INSTRUCTION —
Copy exactly the lines from the start of the data below through the one that carries "eightLargeRadius * Math.sin(THREE.MathUtils.degToRad(degrees)));", and only those.
______
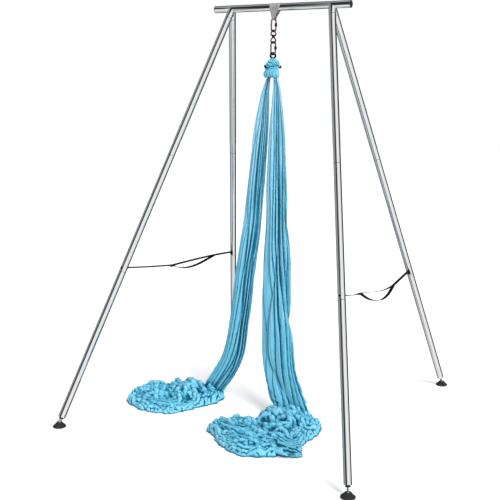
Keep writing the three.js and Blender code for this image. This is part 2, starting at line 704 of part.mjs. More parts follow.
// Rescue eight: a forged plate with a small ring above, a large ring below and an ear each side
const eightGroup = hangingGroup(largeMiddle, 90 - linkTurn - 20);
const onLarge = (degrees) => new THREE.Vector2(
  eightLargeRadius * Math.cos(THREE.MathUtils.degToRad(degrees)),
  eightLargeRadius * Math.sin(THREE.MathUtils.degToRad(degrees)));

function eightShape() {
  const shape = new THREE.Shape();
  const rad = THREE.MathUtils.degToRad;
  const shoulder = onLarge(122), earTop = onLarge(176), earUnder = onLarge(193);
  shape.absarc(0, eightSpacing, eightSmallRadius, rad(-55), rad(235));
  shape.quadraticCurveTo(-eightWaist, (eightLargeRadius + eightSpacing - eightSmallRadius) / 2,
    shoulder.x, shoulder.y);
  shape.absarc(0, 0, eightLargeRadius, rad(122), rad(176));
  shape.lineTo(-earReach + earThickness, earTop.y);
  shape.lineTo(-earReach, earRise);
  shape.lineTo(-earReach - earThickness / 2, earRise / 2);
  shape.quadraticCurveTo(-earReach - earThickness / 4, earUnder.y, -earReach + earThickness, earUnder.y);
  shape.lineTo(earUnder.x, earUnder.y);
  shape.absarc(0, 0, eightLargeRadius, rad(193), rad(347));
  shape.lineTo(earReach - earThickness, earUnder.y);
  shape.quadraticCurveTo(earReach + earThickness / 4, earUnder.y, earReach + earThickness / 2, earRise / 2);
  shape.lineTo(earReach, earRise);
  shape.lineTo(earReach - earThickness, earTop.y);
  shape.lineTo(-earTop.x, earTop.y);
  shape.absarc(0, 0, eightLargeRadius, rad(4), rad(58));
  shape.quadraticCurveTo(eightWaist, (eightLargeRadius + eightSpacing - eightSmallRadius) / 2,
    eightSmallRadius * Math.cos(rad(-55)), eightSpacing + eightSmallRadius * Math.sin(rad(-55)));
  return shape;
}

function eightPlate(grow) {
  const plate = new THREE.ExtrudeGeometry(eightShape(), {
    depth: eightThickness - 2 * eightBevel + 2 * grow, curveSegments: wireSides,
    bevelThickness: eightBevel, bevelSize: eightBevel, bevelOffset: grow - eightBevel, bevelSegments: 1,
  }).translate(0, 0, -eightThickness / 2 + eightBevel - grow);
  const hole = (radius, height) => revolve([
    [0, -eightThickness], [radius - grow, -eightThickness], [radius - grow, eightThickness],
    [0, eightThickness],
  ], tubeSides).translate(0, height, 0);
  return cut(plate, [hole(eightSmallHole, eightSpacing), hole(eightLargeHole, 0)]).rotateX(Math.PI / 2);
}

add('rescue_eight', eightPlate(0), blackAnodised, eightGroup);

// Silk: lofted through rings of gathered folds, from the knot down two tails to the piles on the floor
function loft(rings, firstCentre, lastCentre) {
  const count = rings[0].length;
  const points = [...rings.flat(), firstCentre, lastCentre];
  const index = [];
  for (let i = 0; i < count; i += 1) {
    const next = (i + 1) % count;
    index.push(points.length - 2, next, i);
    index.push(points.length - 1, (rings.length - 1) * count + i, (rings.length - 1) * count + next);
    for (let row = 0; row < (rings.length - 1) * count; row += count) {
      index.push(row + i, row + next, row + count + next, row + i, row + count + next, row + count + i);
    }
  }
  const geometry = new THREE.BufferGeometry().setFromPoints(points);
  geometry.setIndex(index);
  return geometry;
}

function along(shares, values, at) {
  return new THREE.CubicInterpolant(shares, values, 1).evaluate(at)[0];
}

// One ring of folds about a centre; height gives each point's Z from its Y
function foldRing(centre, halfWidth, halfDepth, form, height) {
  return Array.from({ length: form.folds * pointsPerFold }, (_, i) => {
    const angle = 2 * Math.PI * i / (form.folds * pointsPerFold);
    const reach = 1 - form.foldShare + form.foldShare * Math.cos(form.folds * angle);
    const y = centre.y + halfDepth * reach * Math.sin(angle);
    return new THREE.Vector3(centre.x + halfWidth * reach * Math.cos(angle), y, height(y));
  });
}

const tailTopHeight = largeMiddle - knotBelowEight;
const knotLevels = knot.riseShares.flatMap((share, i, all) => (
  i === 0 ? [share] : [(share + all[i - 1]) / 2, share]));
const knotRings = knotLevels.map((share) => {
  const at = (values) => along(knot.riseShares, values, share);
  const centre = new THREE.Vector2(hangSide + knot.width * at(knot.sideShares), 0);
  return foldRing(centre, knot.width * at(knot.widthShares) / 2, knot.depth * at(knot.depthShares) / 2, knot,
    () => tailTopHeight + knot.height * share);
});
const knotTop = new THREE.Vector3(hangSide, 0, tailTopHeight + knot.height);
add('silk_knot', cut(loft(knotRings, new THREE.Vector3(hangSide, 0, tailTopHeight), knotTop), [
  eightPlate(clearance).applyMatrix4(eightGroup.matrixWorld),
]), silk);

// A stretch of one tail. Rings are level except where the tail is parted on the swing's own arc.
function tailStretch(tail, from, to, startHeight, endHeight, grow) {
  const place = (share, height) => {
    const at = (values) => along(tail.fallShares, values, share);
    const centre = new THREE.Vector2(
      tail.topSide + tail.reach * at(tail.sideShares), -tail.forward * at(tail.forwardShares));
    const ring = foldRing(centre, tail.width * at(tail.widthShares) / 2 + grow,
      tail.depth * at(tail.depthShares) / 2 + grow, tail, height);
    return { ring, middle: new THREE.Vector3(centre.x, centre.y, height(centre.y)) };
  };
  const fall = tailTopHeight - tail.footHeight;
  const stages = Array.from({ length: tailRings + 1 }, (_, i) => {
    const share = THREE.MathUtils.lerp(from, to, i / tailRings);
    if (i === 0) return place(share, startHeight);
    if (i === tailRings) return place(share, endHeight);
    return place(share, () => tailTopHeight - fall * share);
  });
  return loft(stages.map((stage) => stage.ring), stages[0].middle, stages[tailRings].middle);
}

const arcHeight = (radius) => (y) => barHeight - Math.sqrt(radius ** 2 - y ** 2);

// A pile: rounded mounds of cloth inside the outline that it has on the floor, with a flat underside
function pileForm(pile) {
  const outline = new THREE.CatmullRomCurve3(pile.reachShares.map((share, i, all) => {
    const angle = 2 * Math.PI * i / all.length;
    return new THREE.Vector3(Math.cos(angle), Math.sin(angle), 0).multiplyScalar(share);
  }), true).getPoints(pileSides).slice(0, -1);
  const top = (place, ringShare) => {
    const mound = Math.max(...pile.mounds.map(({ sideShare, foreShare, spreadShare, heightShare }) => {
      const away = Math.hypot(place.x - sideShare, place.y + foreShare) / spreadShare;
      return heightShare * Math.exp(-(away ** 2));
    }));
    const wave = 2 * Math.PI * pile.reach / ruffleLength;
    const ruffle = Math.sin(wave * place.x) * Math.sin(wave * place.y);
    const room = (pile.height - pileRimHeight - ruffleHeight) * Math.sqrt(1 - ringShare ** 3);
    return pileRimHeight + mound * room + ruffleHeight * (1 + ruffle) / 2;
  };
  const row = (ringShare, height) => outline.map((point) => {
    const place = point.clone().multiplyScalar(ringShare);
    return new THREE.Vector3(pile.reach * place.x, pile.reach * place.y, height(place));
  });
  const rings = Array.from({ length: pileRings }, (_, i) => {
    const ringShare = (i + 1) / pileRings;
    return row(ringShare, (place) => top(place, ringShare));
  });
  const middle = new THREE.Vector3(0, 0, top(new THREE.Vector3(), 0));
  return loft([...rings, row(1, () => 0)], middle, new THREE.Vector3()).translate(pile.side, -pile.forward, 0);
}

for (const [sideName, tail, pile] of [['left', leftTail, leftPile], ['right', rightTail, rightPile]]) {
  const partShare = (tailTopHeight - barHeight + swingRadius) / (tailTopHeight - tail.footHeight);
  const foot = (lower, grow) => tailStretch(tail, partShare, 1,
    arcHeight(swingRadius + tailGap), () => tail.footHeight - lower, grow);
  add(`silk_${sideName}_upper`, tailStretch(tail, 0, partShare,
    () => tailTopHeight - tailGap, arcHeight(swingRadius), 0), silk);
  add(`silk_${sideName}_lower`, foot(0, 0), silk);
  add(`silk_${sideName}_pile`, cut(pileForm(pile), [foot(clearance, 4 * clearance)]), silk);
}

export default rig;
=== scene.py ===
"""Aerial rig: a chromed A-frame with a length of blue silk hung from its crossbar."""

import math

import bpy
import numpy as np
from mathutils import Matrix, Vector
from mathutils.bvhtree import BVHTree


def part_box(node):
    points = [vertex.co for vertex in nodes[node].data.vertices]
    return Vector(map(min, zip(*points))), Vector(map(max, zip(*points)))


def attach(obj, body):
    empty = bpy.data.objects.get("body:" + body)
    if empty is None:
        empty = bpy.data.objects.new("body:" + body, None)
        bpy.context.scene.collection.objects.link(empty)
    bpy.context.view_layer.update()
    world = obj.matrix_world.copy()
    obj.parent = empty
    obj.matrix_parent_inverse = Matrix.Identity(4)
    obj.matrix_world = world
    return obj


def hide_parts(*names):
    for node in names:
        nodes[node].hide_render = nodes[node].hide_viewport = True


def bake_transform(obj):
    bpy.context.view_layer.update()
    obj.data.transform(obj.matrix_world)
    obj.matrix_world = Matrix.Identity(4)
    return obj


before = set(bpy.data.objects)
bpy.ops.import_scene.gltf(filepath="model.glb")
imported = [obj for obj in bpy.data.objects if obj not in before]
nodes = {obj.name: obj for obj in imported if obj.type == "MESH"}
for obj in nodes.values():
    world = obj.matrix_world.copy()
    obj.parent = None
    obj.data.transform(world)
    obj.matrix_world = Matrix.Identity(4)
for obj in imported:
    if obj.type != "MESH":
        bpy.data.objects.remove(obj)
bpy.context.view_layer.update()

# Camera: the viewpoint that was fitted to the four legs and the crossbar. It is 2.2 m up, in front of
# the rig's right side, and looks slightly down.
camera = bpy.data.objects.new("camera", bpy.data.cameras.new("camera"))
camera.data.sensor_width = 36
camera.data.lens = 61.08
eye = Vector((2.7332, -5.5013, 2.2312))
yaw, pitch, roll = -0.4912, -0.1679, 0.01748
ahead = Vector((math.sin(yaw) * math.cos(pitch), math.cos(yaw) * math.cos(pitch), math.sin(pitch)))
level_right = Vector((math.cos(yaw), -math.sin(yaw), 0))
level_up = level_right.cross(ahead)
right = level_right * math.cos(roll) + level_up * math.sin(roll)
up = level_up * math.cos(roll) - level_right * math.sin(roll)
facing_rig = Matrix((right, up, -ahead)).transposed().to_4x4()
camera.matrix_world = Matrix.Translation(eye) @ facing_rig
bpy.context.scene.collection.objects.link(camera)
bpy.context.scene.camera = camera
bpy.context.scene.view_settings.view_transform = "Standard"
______
WRITTEN SOLUTION —
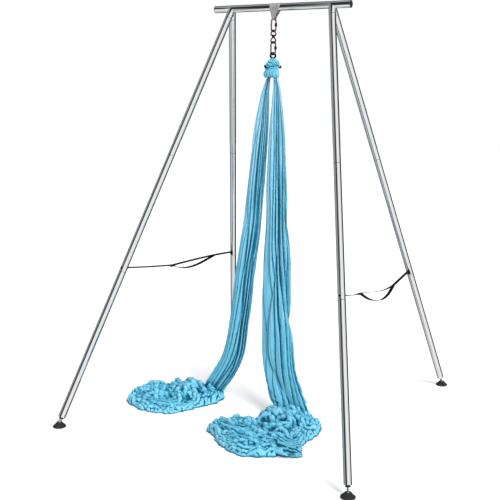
Keep writing the three.js and Blender code for this image. This is part 2, starting at line 704 of part.mjs. More parts follow.
// Rescue eight: a forged plate with a small ring above, a large ring below and an ear each side
const eightGroup = hangingGroup(largeMiddle, 90 - linkTurn - 20);
const onLarge = (degrees) => new THREE.Vector2(
  eightLargeRadius * Math.cos(THREE.MathUtils.degToRad(degrees)),
  eightLargeRadius * Math.sin(THREE.MathUtils.degToRad(degrees)));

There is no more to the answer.